**What to work on**
Print all the data, keeping every line exactly as it is.

◇ ◇ ◇ ◇

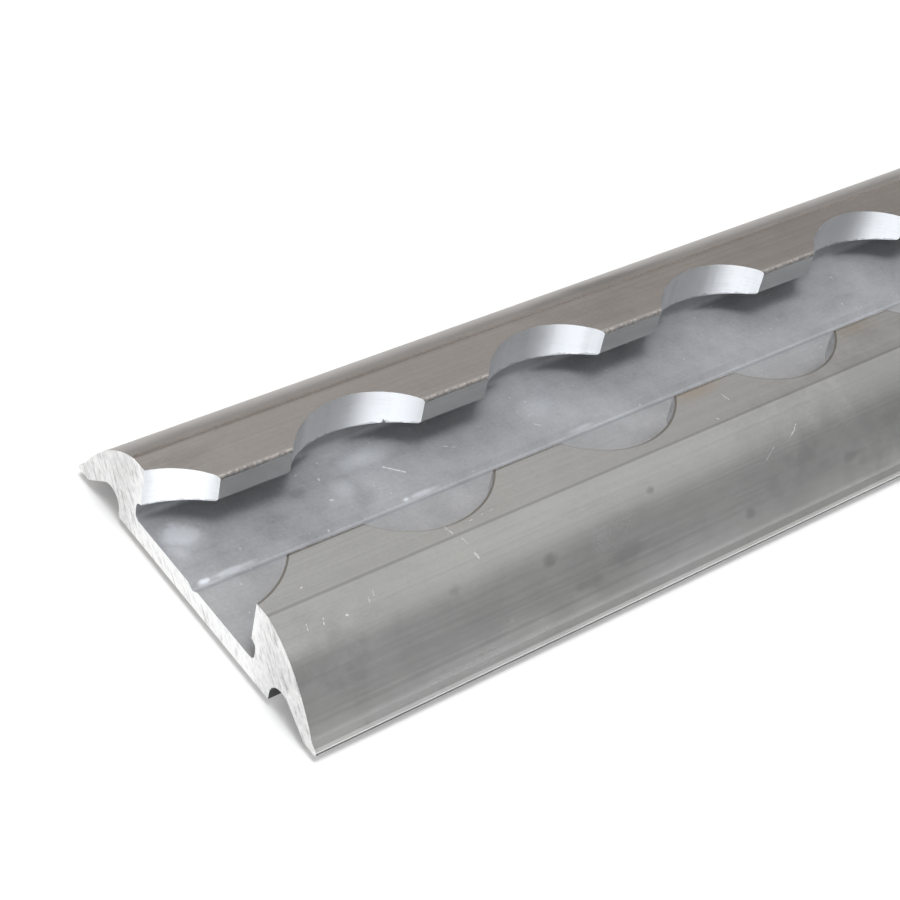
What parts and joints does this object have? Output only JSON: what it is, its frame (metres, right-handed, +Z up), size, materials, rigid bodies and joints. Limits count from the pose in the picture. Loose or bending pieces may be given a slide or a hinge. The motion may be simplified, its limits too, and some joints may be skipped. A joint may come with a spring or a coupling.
{
  "type": "lashing rail extrusion",
  "caption": "Low half-round aluminium lashing rail: slotted channel with round access holes milled through its lips, between two domed wings.",
  "frame": {"origin": "mid-length and mid-width, on the plane that the base and toes rest on", "axes": "+Y along the rail, away from the sawn end that the picture shows, +X across it, +Z up out of the slot"},
  "size_m": [0.0434, 0.5, 0.0097],
  "materials": {
    "aluminium": "mill finish, satin, with machined holes and bright sawn ends"
  },
  "bodies": {
    "root": {"track_rail": "aluminium"}
  },
  "joints": []
}
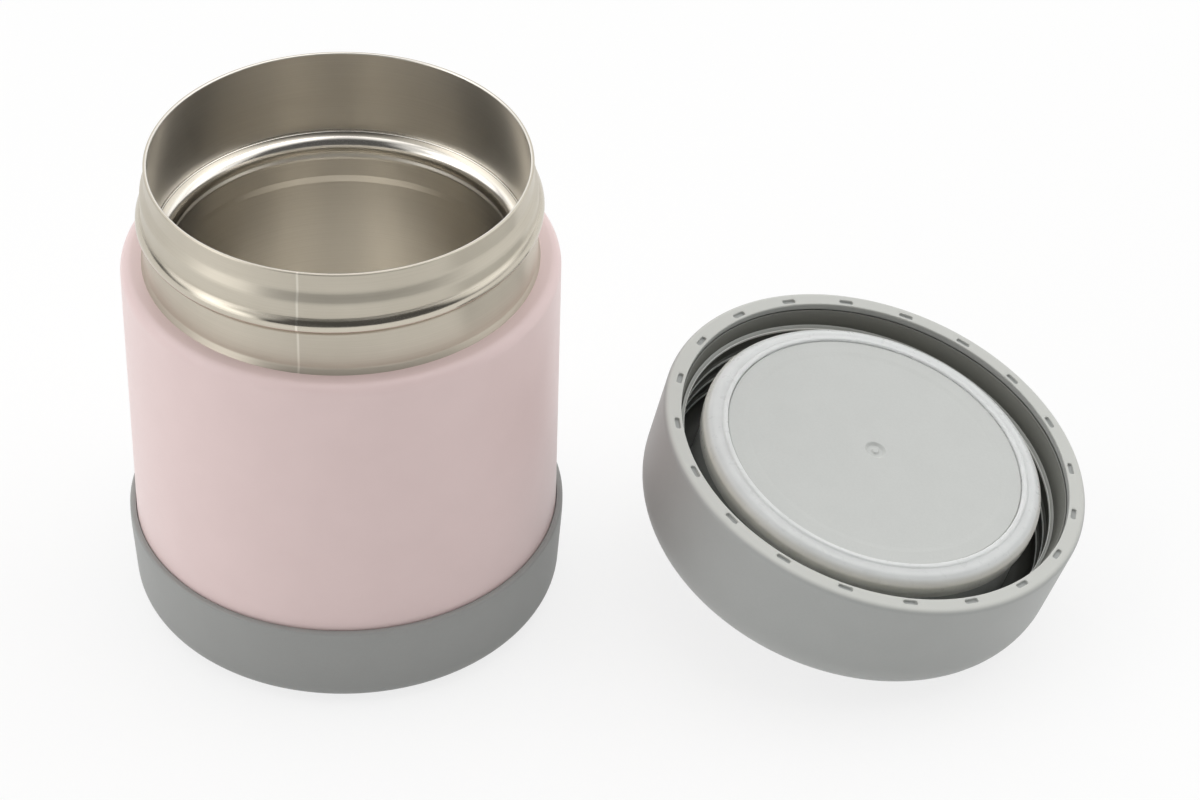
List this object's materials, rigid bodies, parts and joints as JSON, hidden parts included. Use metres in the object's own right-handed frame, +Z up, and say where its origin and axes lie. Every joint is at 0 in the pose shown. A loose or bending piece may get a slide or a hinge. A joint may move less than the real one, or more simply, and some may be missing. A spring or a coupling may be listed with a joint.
{
  "type": "insulated food jar",
  "caption": "Vacuum-insulated steel food jar with a wide mouth, a coated wall and a grey boot; its insulated screw lid lies beside it, mouth up.",
  "frame": {"origin": "centre of the jar's foot, on the table", "axes": "+Z up along the jar's axis; +X towards the lid that lies beside it"},
  "size_m": [0.2094, 0.0964, 0.1093],
  "materials": {
    "pink_coat": "satin powder coat",
    "steel": "brushed",
    "vessel_steel": "satin, electropolished",
    "braze": "dull",
    "getter": "sintered",
    "boot_plastic": "matt",
    "boot_silicone": "matt",
    "lid_plastic": "matt",
    "liner_plastic": "fine spark texture",
    "foam": "beaded foam",
    "gasket_silicone": "translucent satin"
  },
  "bodies": {
    "jar": {"foot_pad": "boot_silicone", "base_ring": "boot_plastic", "outer_bottom": "steel", "vacuum_plug": "braze", "getter_clip": "steel", "getter": "getter", "outer_shell": "pink_coat", "neck": "steel", "inner_vessel": "vessel_steel"},
    "lid": {"lid_cap": "lid_plastic", "lid_liner": "liner_plastic", "lid_insulation": "foam"},
    "gasket": {"gasket": "gasket_silicone"}
  },
  "joints": [
    {"name": "lid_carry", "type": "hinge", "parent": "jar", "child": "lid", "pos_m": [0.06222, -0.00044, 0.08268], "axis": [-0.026, -0.9989, -0.0385], "range_deg": [0, 193.59]},
    {"name": "gasket_pull", "type": "slide", "parent": "lid", "child": "gasket", "axis": [0.2327, -0.082, 0.9691], "range_m": [0, 0.014]}
  ]
}
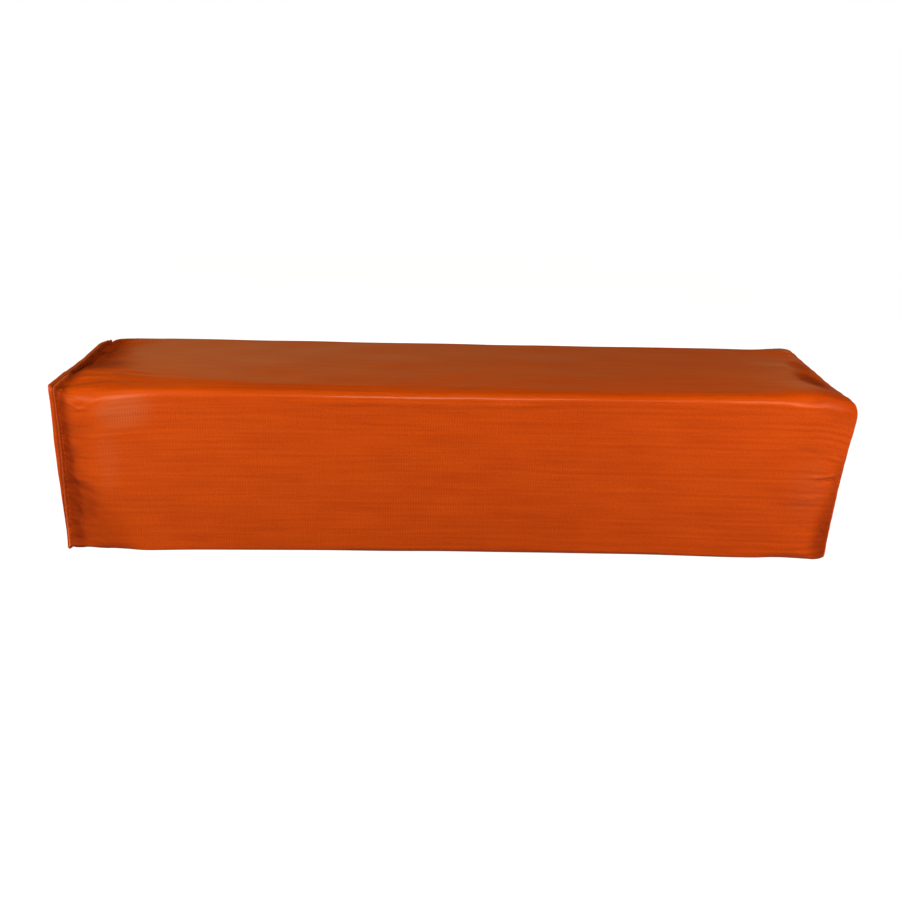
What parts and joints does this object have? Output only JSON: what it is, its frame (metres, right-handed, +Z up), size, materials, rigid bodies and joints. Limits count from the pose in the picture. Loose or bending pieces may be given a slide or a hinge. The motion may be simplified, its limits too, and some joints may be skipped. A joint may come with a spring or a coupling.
{
  "type": "football end zone pylon",
  "caption": "Square padded field marker: foam block and sand weight in a sewn vinyl cover, lying on its side, with a raised seam rim at its base end.",
  "frame": {"origin": "middle of the underside on which the pylon lies", "axes": "+X along the pylon to its top end, +Y to the back, +Z up; the sewn rim of the base end is at -X"},
  "size_m": [0.4572, 0.104, 0.1028],
  "materials": {
    "vinyl_cover": "satin",
    "seam_thread": "matte",
    "foam": "matte",
    "bag_canvas": "matte",
    "sand": "matte",
    "bag_tie": "satin"
  },
  "bodies": {
    "root": {"cover_sleeve": "vinyl_cover", "cover_top_panel": "vinyl_cover", "cover_base_panel": "vinyl_cover", "base_seam_needle_thread": "seam_thread", "base_seam_bobbin_thread": "seam_thread", "top_seam_thread": "seam_thread", "side_seam_thread": "seam_thread", "foam_core": "foam", "sand_bag": "bag_canvas", "sand_bag_tie": "bag_tie", "ballast_sand": "sand"}
  },
  "joints": []
}
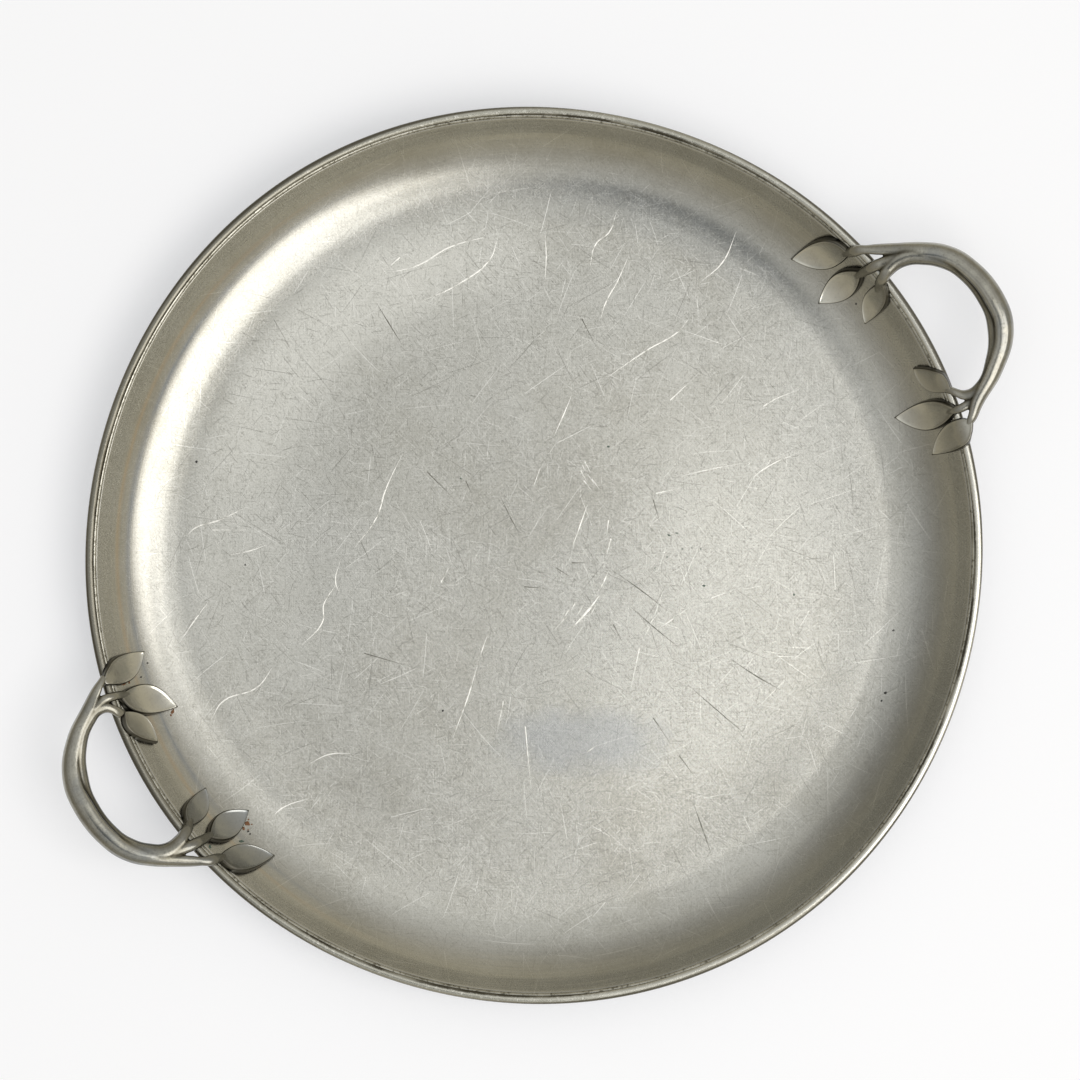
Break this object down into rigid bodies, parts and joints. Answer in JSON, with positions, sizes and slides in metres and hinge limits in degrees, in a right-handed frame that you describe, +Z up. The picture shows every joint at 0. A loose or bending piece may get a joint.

◇ ◇ ◇ ◇

**Output below**
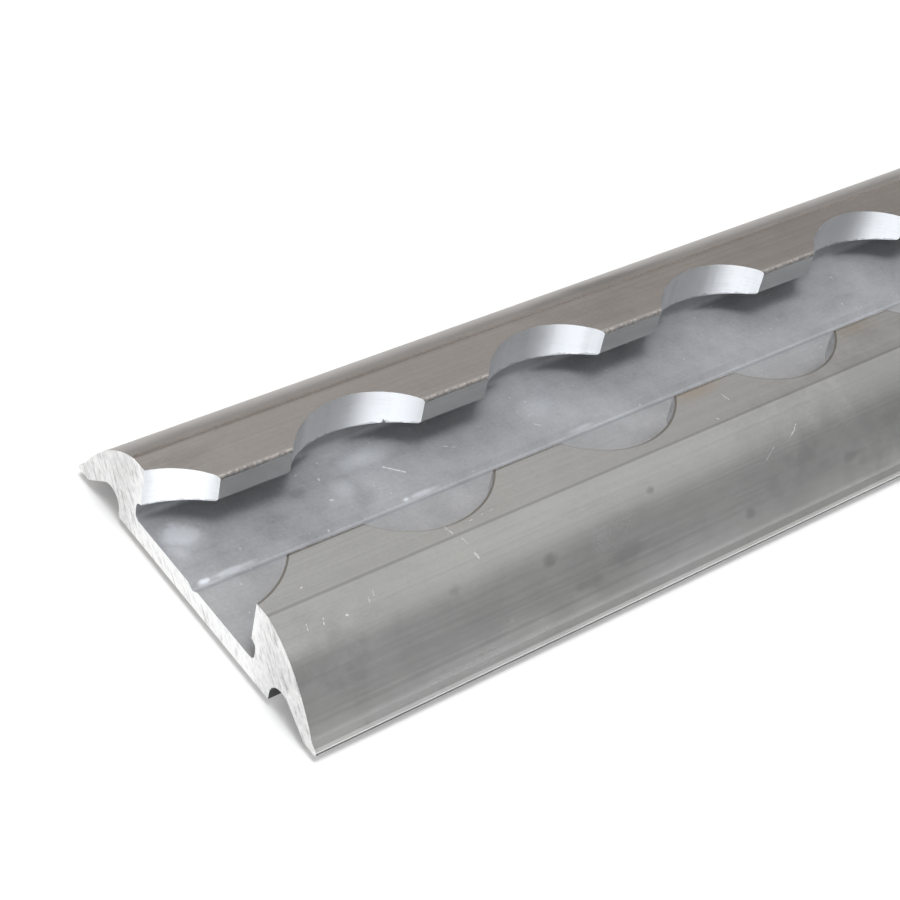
What parts and joints does this object have? Output only JSON: what it is, its frame (metres, right-handed, +Z up), size, materials, rigid bodies and joints. Limits count from the pose in the picture. Loose or bending pieces may be given a slide or a hinge. The motion may be simplified, its limits too, and some joints may be skipped. A joint may come with a spring or a coupling.
{
  "type": "lashing rail extrusion",
  "caption": "Low half-round aluminium lashing rail: slotted channel with round access holes milled through its lips, between two domed wings.",
  "frame": {"origin": "mid-length and mid-width, on the plane that the base and toes rest on", "axes": "+Y along the rail, away from the sawn end that the picture shows, +X across it, +Z up out of the slot"},
  "size_m": [0.0434, 0.5, 0.0097],
  "materials": {
    "aluminium": "mill finish, satin, with machined holes and bright sawn ends"
  },
  "bodies": {
    "root": {"track_rail": "aluminium"}
  },
  "joints": []
}
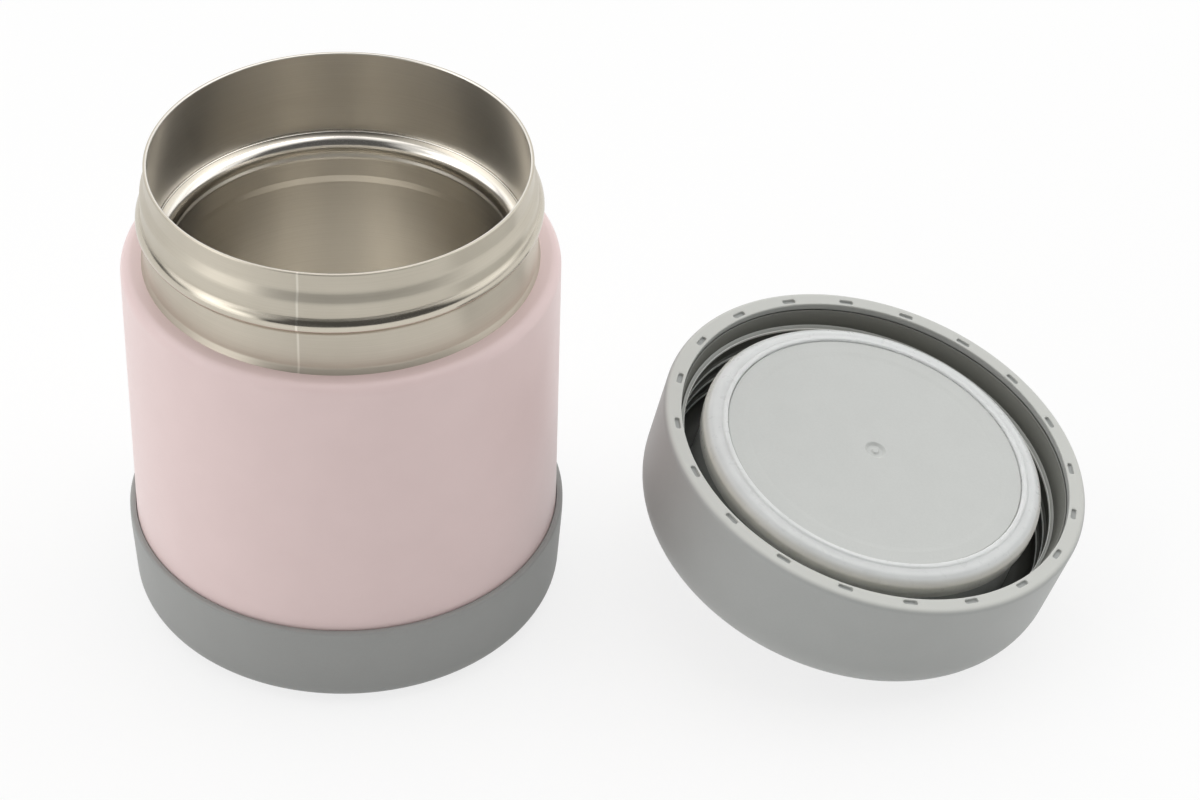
List this object's materials, rigid bodies, parts and joints as JSON, hidden parts included. Use metres in the object's own right-handed frame, +Z up, and say where its origin and axes lie. Every joint is at 0 in the pose shown. A loose or bending piece may get a slide or a hinge. A joint may move less than the real one, or more simply, and some may be missing. A spring or a coupling may be listed with a joint.
{
  "type": "insulated food jar",
  "caption": "Vacuum-insulated steel food jar with a wide mouth, a coated wall and a grey boot; its insulated screw lid lies beside it, mouth up.",
  "frame": {"origin": "centre of the jar's foot, on the table", "axes": "+Z up along the jar's axis; +X towards the lid that lies beside it"},
  "size_m": [0.2094, 0.0964, 0.1093],
  "materials": {
    "pink_coat": "satin powder coat",
    "steel": "brushed",
    "vessel_steel": "satin, electropolished",
    "braze": "dull",
    "getter": "sintered",
    "boot_plastic": "matt",
    "boot_silicone": "matt",
    "lid_plastic": "matt",
    "liner_plastic": "fine spark texture",
    "foam": "beaded foam",
    "gasket_silicone": "translucent satin"
  },
  "bodies": {
    "jar": {"foot_pad": "boot_silicone", "base_ring": "boot_plastic", "outer_bottom": "steel", "vacuum_plug": "braze", "getter_clip": "steel", "getter": "getter", "outer_shell": "pink_coat", "neck": "steel", "inner_vessel": "vessel_steel"},
    "lid": {"lid_cap": "lid_plastic", "lid_liner": "liner_plastic", "lid_insulation": "foam"},
    "gasket": {"gasket": "gasket_silicone"}
  },
  "joints": [
    {"name": "lid_carry", "type": "hinge", "parent": "jar", "child": "lid", "pos_m": [0.06222, -0.00044, 0.08268], "axis": [-0.026, -0.9989, -0.0385], "range_deg": [0, 193.59]},
    {"name": "gasket_pull", "type": "slide", "parent": "lid", "child": "gasket", "axis": [0.2327, -0.082, 0.9691], "range_m": [0, 0.014]}
  ]
}
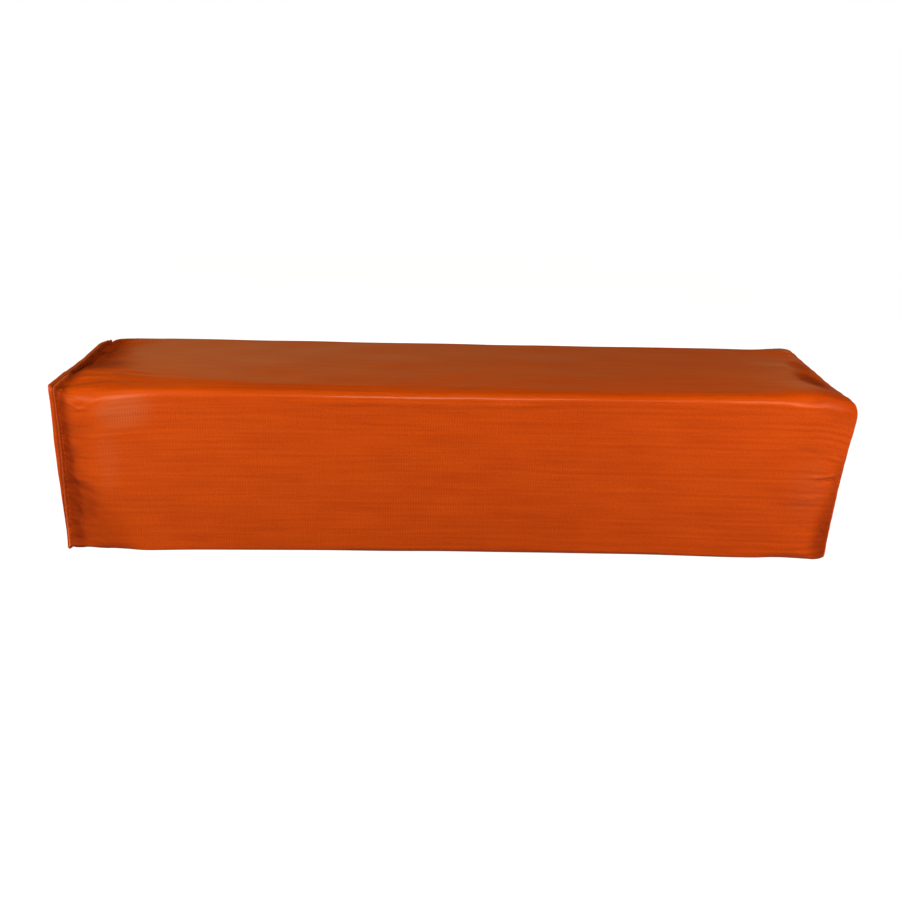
What parts and joints does this object have? Output only JSON: what it is, its frame (metres, right-handed, +Z up), size, materials, rigid bodies and joints. Limits count from the pose in the picture. Loose or bending pieces may be given a slide or a hinge. The motion may be simplified, its limits too, and some joints may be skipped. A joint may come with a spring or a coupling.
{
  "type": "football end zone pylon",
  "caption": "Square padded field marker: foam block and sand weight in a sewn vinyl cover, lying on its side, with a raised seam rim at its base end.",
  "frame": {"origin": "middle of the underside on which the pylon lies", "axes": "+X along the pylon to its top end, +Y to the back, +Z up; the sewn rim of the base end is at -X"},
  "size_m": [0.4572, 0.104, 0.1028],
  "materials": {
    "vinyl_cover": "satin",
    "seam_thread": "matte",
    "foam": "matte",
    "bag_canvas": "matte",
    "sand": "matte",
    "bag_tie": "satin"
  },
  "bodies": {
    "root": {"cover_sleeve": "vinyl_cover", "cover_top_panel": "vinyl_cover", "cover_base_panel": "vinyl_cover", "base_seam_needle_thread": "seam_thread", "base_seam_bobbin_thread": "seam_thread", "top_seam_thread": "seam_thread", "side_seam_thread": "seam_thread", "foam_core": "foam", "sand_bag": "bag_canvas", "sand_bag_tie": "bag_tie", "ballast_sand": "sand"}
  },
  "joints": []
}
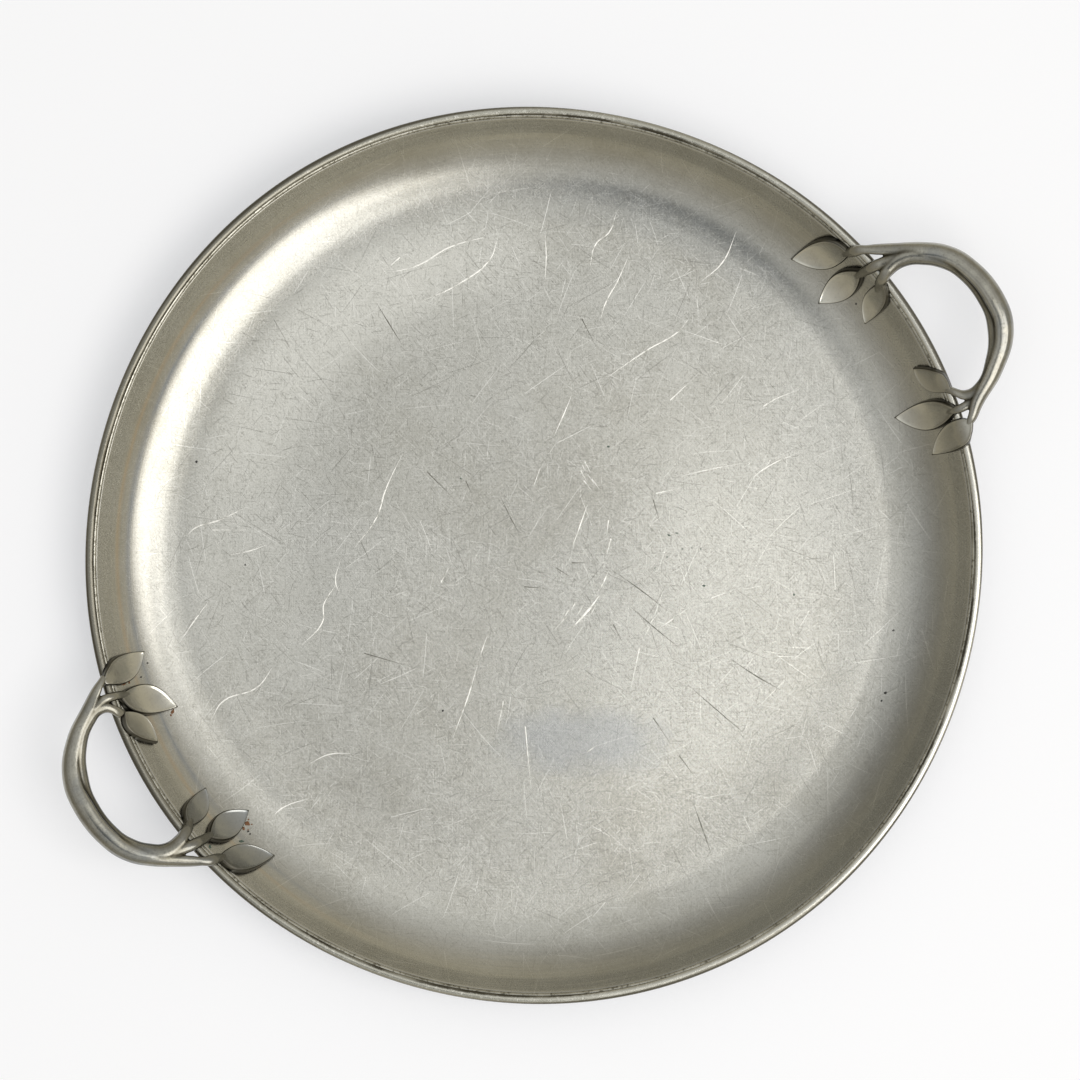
Break this object down into rigid bodies, parts and joints. Answer in JSON, with positions, sizes and slides in metres and hinge limits in degrees, in a right-handed frame that you describe, +Z up. The picture shows every joint at 0. A loose or bending piece may get a joint.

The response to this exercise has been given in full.